__The problem__. Only the lines from the one containing "upper_casing();" through the one containing "bpy.data.objects.remove(obj)" are wanted. Give them again exactly, both ends included.

__Information supplied__.
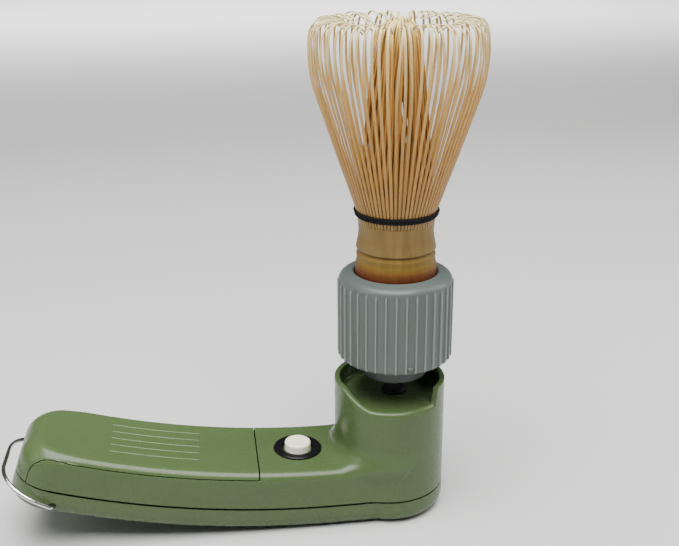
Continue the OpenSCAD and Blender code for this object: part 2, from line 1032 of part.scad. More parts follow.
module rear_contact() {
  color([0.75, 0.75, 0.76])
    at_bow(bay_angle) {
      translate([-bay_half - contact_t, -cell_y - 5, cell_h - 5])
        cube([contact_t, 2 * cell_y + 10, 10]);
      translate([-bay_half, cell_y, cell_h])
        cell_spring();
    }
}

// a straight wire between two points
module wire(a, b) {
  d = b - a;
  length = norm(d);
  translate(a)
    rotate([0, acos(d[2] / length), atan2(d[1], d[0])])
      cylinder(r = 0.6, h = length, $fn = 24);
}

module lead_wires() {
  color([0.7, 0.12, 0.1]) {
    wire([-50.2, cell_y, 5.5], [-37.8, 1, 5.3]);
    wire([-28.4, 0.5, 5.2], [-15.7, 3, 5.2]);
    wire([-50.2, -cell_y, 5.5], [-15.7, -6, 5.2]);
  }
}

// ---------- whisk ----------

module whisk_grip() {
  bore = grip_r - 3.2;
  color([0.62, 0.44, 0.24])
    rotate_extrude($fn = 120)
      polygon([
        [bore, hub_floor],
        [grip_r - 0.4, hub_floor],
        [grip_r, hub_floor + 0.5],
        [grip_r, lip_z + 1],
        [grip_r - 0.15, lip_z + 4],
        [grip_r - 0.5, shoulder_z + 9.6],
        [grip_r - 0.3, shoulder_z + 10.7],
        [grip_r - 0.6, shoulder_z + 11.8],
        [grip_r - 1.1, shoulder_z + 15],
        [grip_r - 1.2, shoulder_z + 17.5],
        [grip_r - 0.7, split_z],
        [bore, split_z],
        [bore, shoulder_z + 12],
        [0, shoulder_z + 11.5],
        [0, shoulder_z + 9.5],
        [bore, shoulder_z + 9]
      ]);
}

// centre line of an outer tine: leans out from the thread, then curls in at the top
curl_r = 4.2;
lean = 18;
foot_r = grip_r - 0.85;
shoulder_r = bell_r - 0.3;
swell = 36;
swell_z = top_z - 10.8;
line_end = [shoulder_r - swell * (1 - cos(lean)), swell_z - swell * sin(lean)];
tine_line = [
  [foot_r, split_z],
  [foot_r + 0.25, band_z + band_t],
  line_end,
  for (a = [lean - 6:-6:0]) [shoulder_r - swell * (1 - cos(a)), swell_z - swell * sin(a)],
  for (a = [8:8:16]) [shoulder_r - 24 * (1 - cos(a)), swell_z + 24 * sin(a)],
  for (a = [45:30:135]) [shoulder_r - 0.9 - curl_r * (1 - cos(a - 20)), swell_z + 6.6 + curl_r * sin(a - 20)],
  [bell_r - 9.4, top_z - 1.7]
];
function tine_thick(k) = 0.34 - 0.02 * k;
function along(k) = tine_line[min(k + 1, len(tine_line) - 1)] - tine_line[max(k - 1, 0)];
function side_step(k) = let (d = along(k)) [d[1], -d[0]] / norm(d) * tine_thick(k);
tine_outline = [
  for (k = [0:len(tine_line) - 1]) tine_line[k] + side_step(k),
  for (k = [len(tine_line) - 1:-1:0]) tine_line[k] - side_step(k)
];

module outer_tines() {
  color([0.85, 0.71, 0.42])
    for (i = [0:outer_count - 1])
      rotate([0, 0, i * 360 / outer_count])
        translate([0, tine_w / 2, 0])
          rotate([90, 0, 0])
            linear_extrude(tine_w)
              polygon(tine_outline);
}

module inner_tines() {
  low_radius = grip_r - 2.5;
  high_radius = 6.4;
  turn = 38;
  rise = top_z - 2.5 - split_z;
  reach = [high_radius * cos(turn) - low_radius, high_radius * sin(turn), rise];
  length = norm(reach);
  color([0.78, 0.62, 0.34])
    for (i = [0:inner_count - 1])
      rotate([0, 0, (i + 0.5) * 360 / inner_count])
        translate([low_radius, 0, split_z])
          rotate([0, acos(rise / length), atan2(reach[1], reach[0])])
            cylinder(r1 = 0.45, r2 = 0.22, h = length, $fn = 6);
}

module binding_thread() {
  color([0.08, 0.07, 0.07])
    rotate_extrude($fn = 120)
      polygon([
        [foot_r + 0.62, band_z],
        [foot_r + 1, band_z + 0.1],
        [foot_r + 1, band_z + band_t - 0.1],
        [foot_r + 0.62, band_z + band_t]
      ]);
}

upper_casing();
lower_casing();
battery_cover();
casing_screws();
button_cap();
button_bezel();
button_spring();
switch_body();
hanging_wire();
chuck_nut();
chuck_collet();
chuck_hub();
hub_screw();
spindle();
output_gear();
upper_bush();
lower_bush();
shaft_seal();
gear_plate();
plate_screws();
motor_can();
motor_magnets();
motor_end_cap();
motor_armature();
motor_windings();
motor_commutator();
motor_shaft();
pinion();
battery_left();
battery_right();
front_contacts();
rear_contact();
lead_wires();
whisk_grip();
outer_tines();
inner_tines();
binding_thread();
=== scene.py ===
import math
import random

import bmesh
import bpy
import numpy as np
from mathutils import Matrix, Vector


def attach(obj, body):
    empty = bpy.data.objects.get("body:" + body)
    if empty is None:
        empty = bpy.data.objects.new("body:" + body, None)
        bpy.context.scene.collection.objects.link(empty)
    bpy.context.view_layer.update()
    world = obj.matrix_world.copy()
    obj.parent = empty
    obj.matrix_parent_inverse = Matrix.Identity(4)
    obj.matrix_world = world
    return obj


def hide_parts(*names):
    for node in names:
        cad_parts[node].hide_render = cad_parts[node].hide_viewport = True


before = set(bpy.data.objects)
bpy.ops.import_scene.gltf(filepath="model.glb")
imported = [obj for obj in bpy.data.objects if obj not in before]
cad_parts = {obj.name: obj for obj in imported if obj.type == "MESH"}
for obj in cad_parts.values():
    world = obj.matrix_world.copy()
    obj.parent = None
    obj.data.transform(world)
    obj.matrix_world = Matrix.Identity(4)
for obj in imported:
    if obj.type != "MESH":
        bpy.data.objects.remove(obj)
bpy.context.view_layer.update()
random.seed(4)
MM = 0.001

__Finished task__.
upper_casing();
lower_casing();
battery_cover();
casing_screws();
button_cap();
button_bezel();
button_spring();
switch_body();
hanging_wire();
chuck_nut();
chuck_collet();
chuck_hub();
hub_screw();
spindle();
output_gear();
upper_bush();
lower_bush();
shaft_seal();
gear_plate();
plate_screws();
motor_can();
motor_magnets();
motor_end_cap();
motor_armature();
motor_windings();
motor_commutator();
motor_shaft();
pinion();
battery_left();
battery_right();
front_contacts();
rear_contact();
lead_wires();
whisk_grip();
outer_tines();
inner_tines();
binding_thread();
=== scene.py ===
import math
import random

import bmesh
import bpy
import numpy as np
from mathutils import Matrix, Vector


def attach(obj, body):
    empty = bpy.data.objects.get("body:" + body)
    if empty is None:
        empty = bpy.data.objects.new("body:" + body, None)
        bpy.context.scene.collection.objects.link(empty)
    bpy.context.view_layer.update()
    world = obj.matrix_world.copy()
    obj.parent = empty
    obj.matrix_parent_inverse = Matrix.Identity(4)
    obj.matrix_world = world
    return obj


def hide_parts(*names):
    for node in names:
        cad_parts[node].hide_render = cad_parts[node].hide_viewport = True


before = set(bpy.data.objects)
bpy.ops.import_scene.gltf(filepath="model.glb")
imported = [obj for obj in bpy.data.objects if obj not in before]
cad_parts = {obj.name: obj for obj in imported if obj.type == "MESH"}
for obj in cad_parts.values():
    world = obj.matrix_world.copy()
    obj.parent = None
    obj.data.transform(world)
    obj.matrix_world = Matrix.Identity(4)
for obj in imported:
    if obj.type != "MESH":
        bpy.data.objects.remove(obj)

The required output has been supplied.